BUSINESS CONSIDERATIONS:

  • Timing of expenses for cash-basis taxpayers. Under the cash method of accounting, transactions are recorded when cash is received or paid.
    • Review timing of invoices near year end.
    • Accelerate accounts payable payments before year end.
  • Prepaid expenses can be deductible for both cash and accrual basis taxpayers if criteria are met.
    • 12 Month rule for prepaid contracts like insurance or software contracts. The taxpayer may deduct the prepayments of expenses so long as the benefit attributable to expense does not extend beyond the earlier of one year or the end of the following taxable year.
    • This also works for services contracts, but the recurring item rules come into play, so you will be limited to the amount of services used by 9/15 of the following year. This can be very useful if you want to push expenses into 2023.
  • Bonus depreciation is reduced from 80% in 2023 to 60% in 2024. Review your capital acquisition needs to see if any items can be placed in service in 2023 for a great up front deduction.
  • Section 179 write off is $1.16 million in 2023 if there is sufficient taxable income and you do not meet the phase out requirements.

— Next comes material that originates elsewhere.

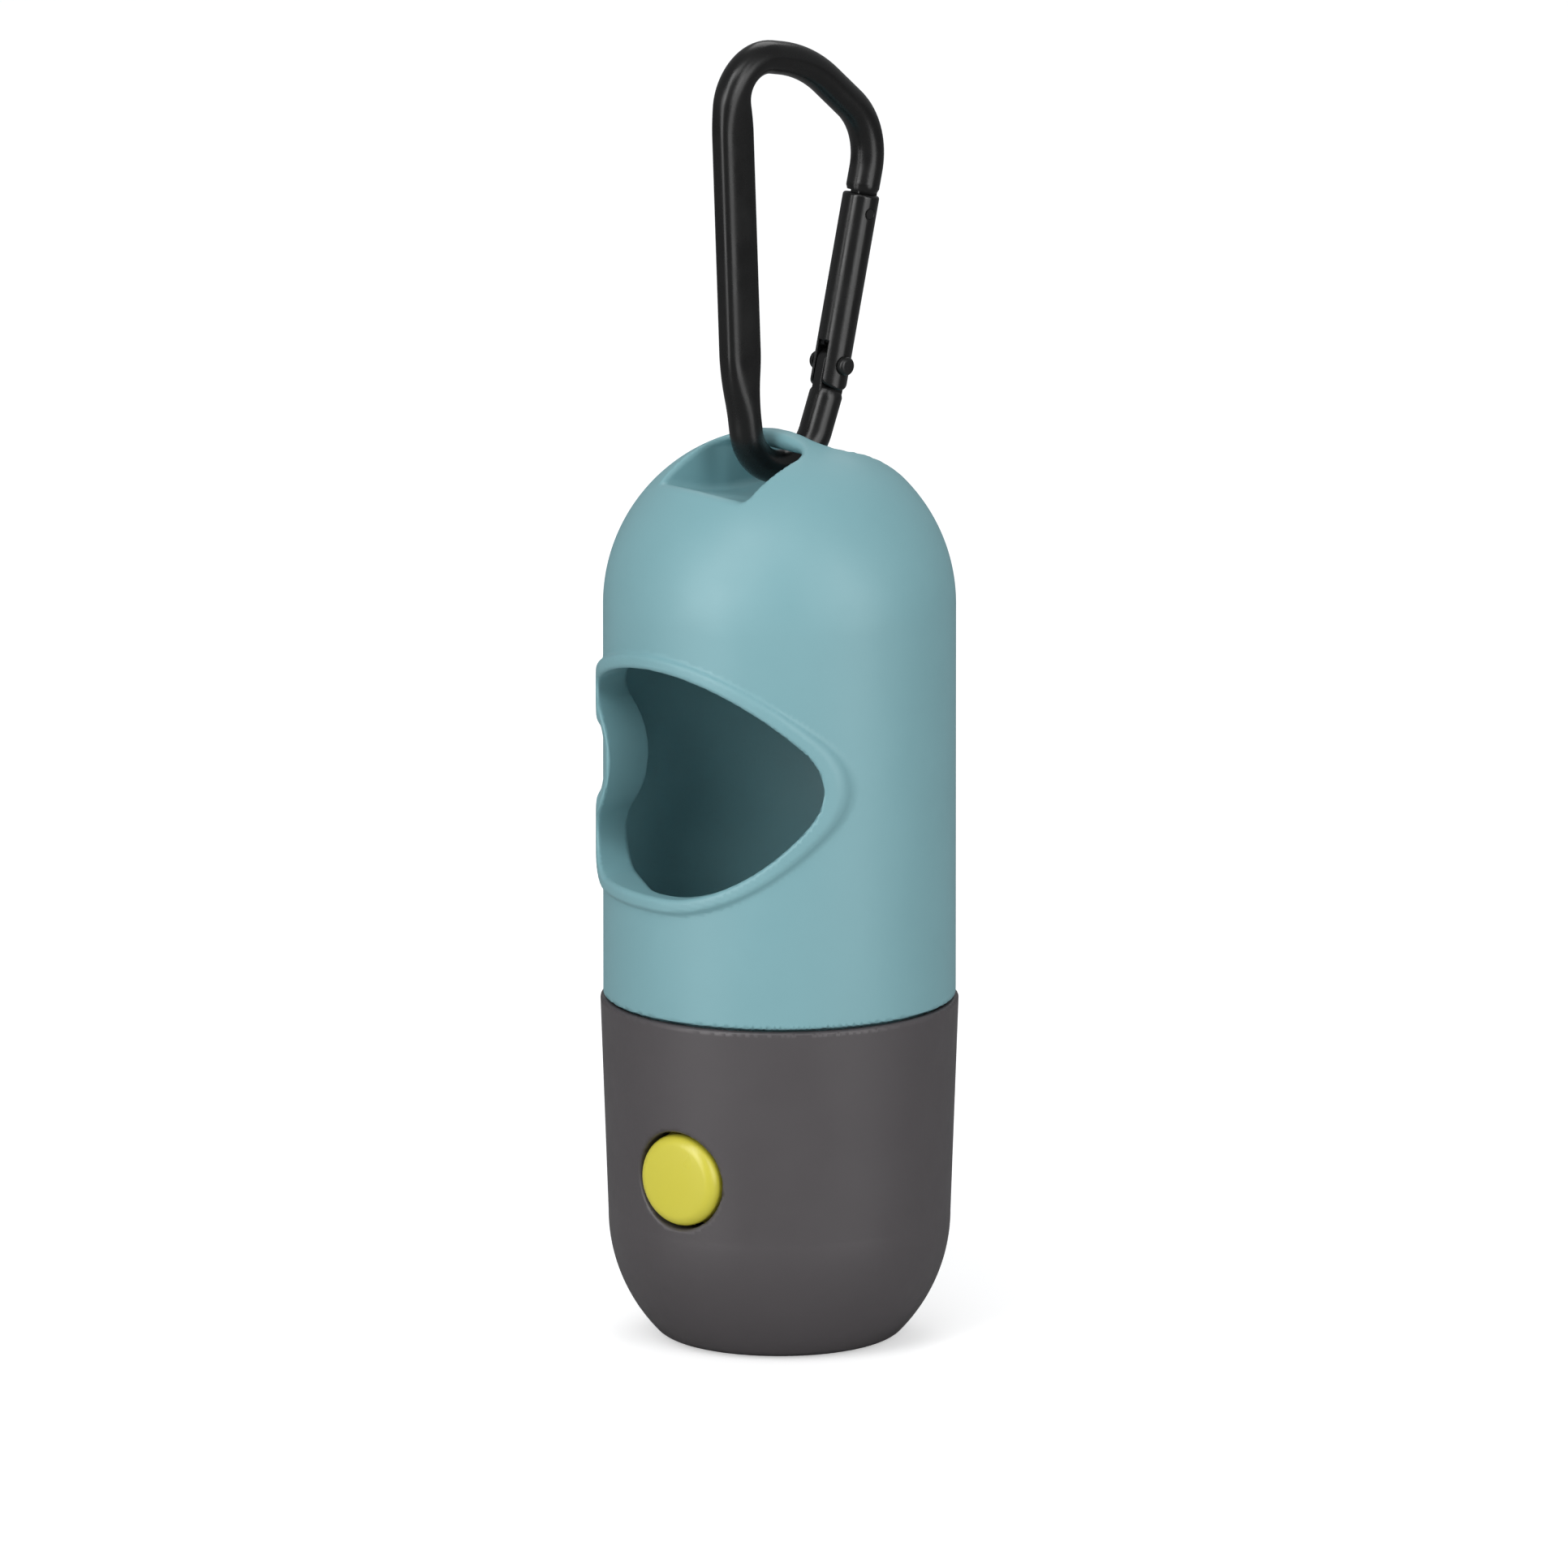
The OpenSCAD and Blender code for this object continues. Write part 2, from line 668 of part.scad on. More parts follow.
// Inner space of the cap, with the wider threaded bore above the cover's ledge.
module cap_inside() {
    intersection() {
        translate([0, 0, cap_round_z]) sphere(r = cap_bore_r);
        translate([0, 0, cap_floor]) cylinder(r = far, h = cap_round_z - cap_floor);
    }
    translate([0, 0, cap_round_z]) cylinder(r = cap_bore_r, h = far);
    translate([0, 0, cover_bottom]) cylinder(r = bore_r, h = far);
}

// Slot across the two front posts that holds the circuit board.
module board_groove() {
    slot_w = board_w + 2 * groove_gap;
    slot_t = board_t + 2 * groove_gap;
    translate([-slot_w / 2, -board_y - slot_t / 2, board_bottom])
        cube([slot_w, slot_t, far]);
}

// Lens: a clear disc that fills the light window, with a flange inside the floor.
module lens() {
    color(clear) {
        translate([0, 0, window_recess]) cylinder(r = window_r, h = lens_top - window_recess);
        translate([0, 0, lens_z]) cylinder(r = lens_r, h = lens_t);
    }
}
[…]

  • Employee Retention Credit (ERC): The deadline to file for ERC for tax year 2020 is April 15,2024.
  • Sec. 174 capitalization is still in effect. The 2023 expenses will need to be capitalized and amortized over 5 (domestic) or 15 (foreign) years, depending on where research is conducted. Be sure to maximize the R&D Credit to help offset the income impact from the capitalization.
  • If you are currently on the accrual method of accounting and your average gross receipts for the past three years are under $29 million, you should evaluate if the cash method of accounting would provide a better tax result.

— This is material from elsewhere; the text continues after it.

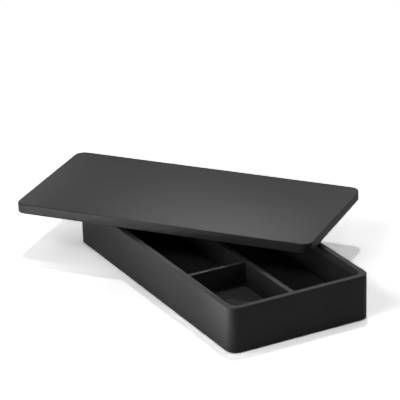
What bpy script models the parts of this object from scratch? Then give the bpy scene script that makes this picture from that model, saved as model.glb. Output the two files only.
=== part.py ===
"""Lidded desk tray for cables and small things: an open rectangular box with rounded
corners, two fixed dividers, three floor mats and a loose flat lid.

Metres, +Z up. The origin is the centre of the box's footprint, on the surface it stands
on. X runs along the box, Y across it. The lid lies askew on the rim, as it is left when
the box is half open: its locating plate rests on the rims instead of dropping inside.
"""
import math

import bmesh
import bpy
from mathutils import Matrix, Vector

# ---------------------------------------------------------------- driving dimensions
LENGTH = 0.300              # outside, along X
WIDTH = 0.1453              # outside, along Y
HEIGHT = 0.0438             # top of the rim above the table
CORNER_RADIUS = 0.0096      # outer vertical corners
INSIDE_RADIUS = 0.0072      # inner vertical corners, where the walls run into each other thicker
WALL = 0.0059               # wall of the frame
RIM_ROUND = 0.0005          # eased edges of rim, lid and dividers
FIT = 0.0003                # gap between pieces that touch

FOOT_RADIUS = 0.0060
FOOT_HEIGHT = 0.0016
FOOT_PROUD = 0.0006         # how far a foot stands out of the base
FOOT_INSET = 0.0200         # foot centre from the outside of the walls

BASE_THICKNESS = 0.0132     # base panel, set between the walls
POCKET_LEDGE = 0.0012       # ledge of the base left round each pocket for a floor mat
POCKET_DEPTH = 0.0026
POCKET_RADIUS = 0.0025      # pocket corner beside a divider
MAT_THICKNESS = 0.0020      # floor mats
MAT_GAP = 0.0015            # open groove between a mat and the side of its pocket
MAT_EDGE = 0.0003           # eased top edge of a mat

DIVIDER_DROP = 0.0090       # dividers end this far below the rim
LONG_DIVIDER_Y = 0.0030     # middle of the long divider
LONG_DIVIDER_THICKNESS = 0.0053
CROSS_DIVIDER_X = 0.0475    # middle of the cross divider
CROSS_DIVIDER_THICKNESS = 0.0045

LID_THICKNESS = 0.0094
LID_SWING = math.radians(38.5)          # how far the lid is turned from square
LID_CENTRE = Vector((-0.0718, 0.0077))  # where its middle lies over the box
PLATE_THICKNESS = 0.0030
PLATE_MARGIN = 0.0080       # lid edge to plate edge

ARC_STEPS = 8               # facets of a quarter turn on the vertical corners
EDGE_STEPS = 2              # facets of an eased edge
SMALLEST_RADIUS = 0.00005   # left on a corner once its radius is used up

# ---------------------------------------------------------------- derived dimensions
FRAME_BOTTOM = FOOT_PROUD
INNER_LENGTH = LENGTH - 2.0 * WALL
INNER_WIDTH = WIDTH - 2.0 * WALL
POCKET_END_RADIUS = INSIDE_RADIUS - POCKET_LEDGE   # pocket corner beside a corner of the frame
BASE_TOP = FRAME_BOTTOM + BASE_THICKNESS
DIVIDER_TOP = HEIGHT - DIVIDER_DROP
PLATE_BOTTOM = HEIGHT + FIT
LID_BOTTOM = PLATE_BOTTOM + PLATE_THICKNESS + FIT

# Each material: colour, roughness, metallic.
COLOURS = {
    "satin_black": ((0.050, 0.050, 0.052, 1.0), 0.42, 0.0),
    "matt_black": ((0.040, 0.040, 0.042, 1.0), 0.60, 0.0),
    "mat_black": ((0.045, 0.045, 0.047, 1.0), 0.55, 0.0),
    "rubber_grey": ((0.070, 0.070, 0.070, 1.0), 0.80, 0.0),
}


def clear_scene():
    """Start from an empty scene."""
    for item in list(bpy.data.objects):
        bpy.data.objects.remove(item, do_unlink=True)


def make_material(name, finish):
    """One Principled BSDF material for one piece."""
    colour, roughness, metallic = COLOURS[finish]
    material = bpy.data.materials.new(name)
    material.use_nodes = True
    shader = material.node_tree.nodes["Principled BSDF"]
    shader.inputs["Base Color"].default_value = colour
    shader.inputs["Roughness"].default_value = roughness
    shader.inputs["Metallic"].default_value = metallic
    return material


def four_radii(radius):
    """One radius for each corner, anticlockwise from +X +Y, out of one number or four."""
    return tuple(radius) if isinstance(radius, tuple) else (radius,) * 4


def rounded_rectangle(length, width, radii, steps=ARC_STEPS):
    """Points of a rectangle with round corners, anticlockwise, centred on the origin."""
    points = []
    for corner, radius in enumerate(radii):
        sign_x = (1, -1, -1, 1)[corner]
        sign_y = (1, 1, -1, -1)[corner]
        middle = Vector((sign_x * (length / 2 - radius), sign_y * (width / 2 - radius)))
        for step in range(steps + 1):
            angle = math.radians(90.0) * (corner + step / steps)
            points.append(middle + radius * Vector((math.cos(angle), math.sin(angle))))
    return points


def edge_profile(bottom, top, ease_bottom, ease_top):
    """Heights and insets of the outline from bottom to top, with eased edges."""
    profile = []
    for step in range(EDGE_STEPS + 1):
        angle = math.radians(90.0) * step / EDGE_STEPS
        rise = ease_bottom * (1.0 - math.cos(angle))
        inset = ease_bottom * (1.0 - math.sin(angle))
        profile.append((bottom + rise, inset))
        if ease_bottom == 0.0:
            break
    for step in range(EDGE_STEPS + 1):
        angle = math.radians(90.0) * step / EDGE_STEPS
        drop = ease_top * (1.0 - math.sin(angle))
        inset = ease_top * (1.0 - math.cos(angle))
        if ease_top == 0.0:
            profile.append((top, 0.0))
            break
        profile.append((top - drop, inset))
    return profile


def add_ring(mesh, length, width, radius, inset, height, centre):
    """One closed loop of vertices on the rounded outline, drawn in by inset."""
    radii = [max(corner - inset, SMALLEST_RADIUS) for corner in four_radii(radius)]
    outline = rounded_rectangle(length - 2 * inset, width - 2 * inset, radii)
    return [mesh.verts.new((point.x + centre[0], point.y + centre[1], height)) for point in outline]


def bridge(mesh, lower, upper, flip=False):
    """Join two loops of the same count with quads."""
    count = len(lower)
    for index in range(count):
        after = (index + 1) % count
        quad = (lower[index], lower[after], upper[after], upper[index])
        mesh.faces.new(tuple(reversed(quad)) if flip else quad)


def finish_object(name, mesh, finish, parent=None):
    """Turn a bmesh into a named object with its own material."""
    bmesh.ops.recalc_face_normals(mesh, faces=mesh.faces)
    data = bpy.data.meshes.new(name)
    mesh.to_mesh(data)
    mesh.free()
    data.shade_smooth()
    data.set_sharp_from_angle(angle=math.radians(40.0))
    data.materials.append(make_material(name, finish))
    piece = bpy.data.objects.new(name, data)
    bpy.context.scene.collection.objects.link(piece)
    piece.parent = parent
    return piece


def make_slab(name, finish, length, width, radius, bottom, top, centre=(0.0, 0.0),
              ease_bottom=0.0, ease_top=0.0, parent=None):
    """A flat board with round corners and eased edges."""
    mesh = bmesh.new()
    loops = []
    for height, inset in edge_profile(bottom, top, ease_bottom, ease_top):
        loops.append(add_ring(mesh, length, width, radius, inset, height, centre))
    for lower, upper in zip(loops, loops[1:]):
        bridge(mesh, lower, upper)
    mesh.faces.new(list(reversed(loops[0])))
    mesh.faces.new(loops[-1])
    return finish_object(name, mesh, finish, parent)


def make_frame():
    """The four walls in one ring, open at the top and the bottom."""
    mesh = bmesh.new()
    outer = []
    for height, inset in edge_profile(FRAME_BOTTOM, HEIGHT, RIM_ROUND, RIM_ROUND):
        outer.append(add_ring(mesh, LENGTH, WIDTH, CORNER_RADIUS, inset, height, (0.0, 0.0)))
    inner = []
    for height, inset in edge_profile(FRAME_BOTTOM, HEIGHT, 0.0, RIM_ROUND):
        inner.append(add_ring(mesh, INNER_LENGTH, INNER_WIDTH, INSIDE_RADIUS, -inset, height, (0.0, 0.0)))
    for lower, upper in zip(outer, outer[1:]):
        bridge(mesh, lower, upper)
    for lower, upper in zip(inner, inner[1:]):
        bridge(mesh, lower, upper, flip=True)
    bridge(mesh, outer[-1], inner[-1])
    bridge(mesh, outer[0], inner[0], flip=True)
    return finish_object("tray_frame", mesh, "satin_black")


def compartments():
    """Middle, length, width and pocket corner radii of each compartment's floor."""
    end = INNER_LENGTH / 2
    side = INNER_WIDTH / 2
    near = LONG_DIVIDER_Y - LONG_DIVIDER_THICKNESS / 2
    far = LONG_DIVIDER_Y + LONG_DIVIDER_THICKNESS / 2
    cross_low = CROSS_DIVIDER_X - CROSS_DIVIDER_THICKNESS / 2
    cross_high = CROSS_DIVIDER_X + CROSS_DIVIDER_THICKNESS / 2
    wide = POCKET_END_RADIUS
    tight = POCKET_RADIUS
    return {
        "small": floor_area(cross_high, end, -side, near, (tight, tight, tight, wide)),
        "middle": floor_area(-end, cross_low, -side, near, (tight, tight, wide, tight)),
        "long": floor_area(-end, end, far, side, (wide, wide, tight, tight)),
    }


def floor_area(low_x, high_x, low_y, high_y, radii):
    """The middle, length, width and corner radii of the rectangle between four walls."""
    middle = ((low_x + high_x) / 2, (low_y + high_y) / 2)
    return middle, high_x - low_x, high_y - low_y, radii


def foot_places():
    """The four feet, one near each corner."""
    reach_x = LENGTH / 2 - FOOT_INSET
    reach_y = WIDTH / 2 - FOOT_INSET
    return [(sign_x * reach_x, sign_y * reach_y) for sign_x in (-1, 1) for sign_y in (-1, 1)]


def make_disc_mesh(radius, bottom, top, centre, steps=32):
    """A plain round disc as a bmesh."""
    mesh = bmesh.new()
    move = Matrix.Translation((centre[0], centre[1], (bottom + top) / 2))
    bmesh.ops.create_cone(mesh, cap_ends=True, segments=steps, radius1=radius, radius2=radius,
                          depth=top - bottom, matrix=move)
    return mesh


def cut_with(target, cutter):
    """Take the cutter's shape out of the target, and leave the cutter out of the model."""
    cutter.hide_render = True
    cutter.display_type = "WIRE"
    cut = target.modifiers.new(cutter.name, "BOOLEAN")
    cut.operation = "DIFFERENCE"
    cut.object = cutter
    cut.solver = "EXACT"


def make_base():
    """The base panel: a pocket for each floor mat on top, a round recess for each foot below."""
    base = make_slab("base_panel", "matt_black", INNER_LENGTH - 2 * FIT, INNER_WIDTH - 2 * FIT,
                     INSIDE_RADIUS - FIT, FRAME_BOTTOM, BASE_TOP)
    for name, (centre, length, width, radii) in compartments().items():
        cutter = make_slab(f"cutter_pocket_{name}", "matt_black", length - 2 * POCKET_LEDGE,
                           width - 2 * POCKET_LEDGE, radii, BASE_TOP - POCKET_DEPTH,
                           BASE_TOP + POCKET_DEPTH, centre)
        cut_with(base, cutter)
    for index, place in enumerate(foot_places(), start=1):
        mesh = make_disc_mesh(FOOT_RADIUS + FIT, -FOOT_HEIGHT, FOOT_HEIGHT + FIT, place)
        cut_with(base, finish_object(f"cutter_foot_{index}", mesh, "matt_black"))


def make_feet():
    """Four round anti-slip feet, let into the base panel."""
    for index, place in enumerate(foot_places(), start=1):
        mesh = make_disc_mesh(FOOT_RADIUS, 0.0, FOOT_HEIGHT, place)
        finish_object(f"anti_slip_foot_{index}", mesh, "rubber_grey")


def make_dividers():
    """The long divider from end to end, and the cross divider to the front wall."""
    make_slab("long_divider", "satin_black", INNER_LENGTH - 2 * FIT, LONG_DIVIDER_THICKNESS, 0.0004,
              BASE_TOP + FIT, DIVIDER_TOP, (0.0, LONG_DIVIDER_Y), ease_top=0.0003)
    front = -INNER_WIDTH / 2 + FIT
    back = LONG_DIVIDER_Y - LONG_DIVIDER_THICKNESS / 2 - FIT
    make_slab("cross_divider", "satin_black", CROSS_DIVIDER_THICKNESS, back - front, 0.0004,
              BASE_TOP + FIT, DIVIDER_TOP, (CROSS_DIVIDER_X, (front + back) / 2), ease_top=0.0003)


def make_mats():
    """One loose floor mat in each pocket, with a groove left all round it."""
    inset = POCKET_LEDGE + MAT_GAP
    bottom = BASE_TOP - POCKET_DEPTH + FIT
    for name, (centre, length, width, radii) in compartments().items():
        mat_radii = tuple(radius - MAT_GAP for radius in radii)
        make_slab(f"floor_mat_{name}", "mat_black", length - 2 * inset, width - 2 * inset,
                  mat_radii, bottom, bottom + MAT_THICKNESS, centre, ease_top=MAT_EDGE)


def make_lid():
    """The lid panel and the locating plate under it, turned and shifted as one."""
    holder = bpy.data.objects.new("lid_place", None)
    bpy.context.scene.collection.objects.link(holder)
    holder.location = (LID_CENTRE.x, LID_CENTRE.y, 0.0)
    holder.rotation_euler = (0.0, 0.0, LID_SWING)
    make_slab("lid_panel", "satin_black", LENGTH, WIDTH, CORNER_RADIUS, LID_BOTTOM,
              LID_BOTTOM + LID_THICKNESS, ease_bottom=RIM_ROUND, ease_top=RIM_ROUND, parent=holder)
    make_slab("lid_locating_plate", "matt_black", LENGTH - 2 * PLATE_MARGIN, WIDTH - 2 * PLATE_MARGIN,
              0.0040, PLATE_BOTTOM, PLATE_BOTTOM + PLATE_THICKNESS, ease_bottom=RIM_ROUND, parent=holder)


def main():
    clear_scene()
    make_frame()
    make_base()
    make_feet()
    make_dividers()
    make_mats()
    make_lid()


main()
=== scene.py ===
"""Looks for the lidded desk tray: finer pieces, satin black finishes, studio light, camera."""
import math

import bmesh
import bpy
from mathutils import Matrix, Vector


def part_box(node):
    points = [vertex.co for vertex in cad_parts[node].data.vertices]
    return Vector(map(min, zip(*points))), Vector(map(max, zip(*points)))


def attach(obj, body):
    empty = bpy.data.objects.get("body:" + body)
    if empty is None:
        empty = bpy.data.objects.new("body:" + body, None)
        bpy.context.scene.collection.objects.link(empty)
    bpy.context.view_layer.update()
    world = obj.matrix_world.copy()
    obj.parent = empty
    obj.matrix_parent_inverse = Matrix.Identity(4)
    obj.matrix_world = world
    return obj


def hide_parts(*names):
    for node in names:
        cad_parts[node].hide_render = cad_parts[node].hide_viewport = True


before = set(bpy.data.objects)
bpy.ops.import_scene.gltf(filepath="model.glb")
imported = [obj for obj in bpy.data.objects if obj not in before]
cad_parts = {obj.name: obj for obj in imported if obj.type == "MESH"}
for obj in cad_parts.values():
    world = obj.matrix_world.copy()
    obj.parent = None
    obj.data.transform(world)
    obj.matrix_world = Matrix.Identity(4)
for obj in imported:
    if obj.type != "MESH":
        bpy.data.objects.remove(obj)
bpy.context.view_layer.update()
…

INDIVIDUAL CONSIDERATIONS:

  • Capital Loss Harvesting: If you have capital gains for the year that need offset, consider selling other investments for a capital loss. Capital losses of up to $3,000 may also be used as a deduction on ordinary income. Be watchful of the wash sales rules if you plan to repurchase the sold stock.
  • Charitable Contributions: If itemizing deductions, you may deduct charitable contributions up to 60% of your adjusted gross income. Donating appreciated property has a 30% of AGI limit but you can avoid the capital gain income.
  • Retirement Plan Contributions: Consider maxing out tax-advantaged retirement accounts to avoid paying income taxes currently.
    • Maximum 401(k) contribution is $22,500 in 2023.
    • Taxpayers 50 and older may contribute an additional $7,500.
    • Consider Roth IRA conversion if you expect your tax rate to be higher in the future.
  • Estate Planning
    • The gift tax annual exclusion for 2023 is $17,000 per person.
    • The lifetime exemption for 2023 is $12.92 million per person ($25.84 million for a married couple). This exclusion will reduce to $5,000,000 (before inflation adjustments) in 2026, so if you are considering making large gifts, now is a good time to start planning.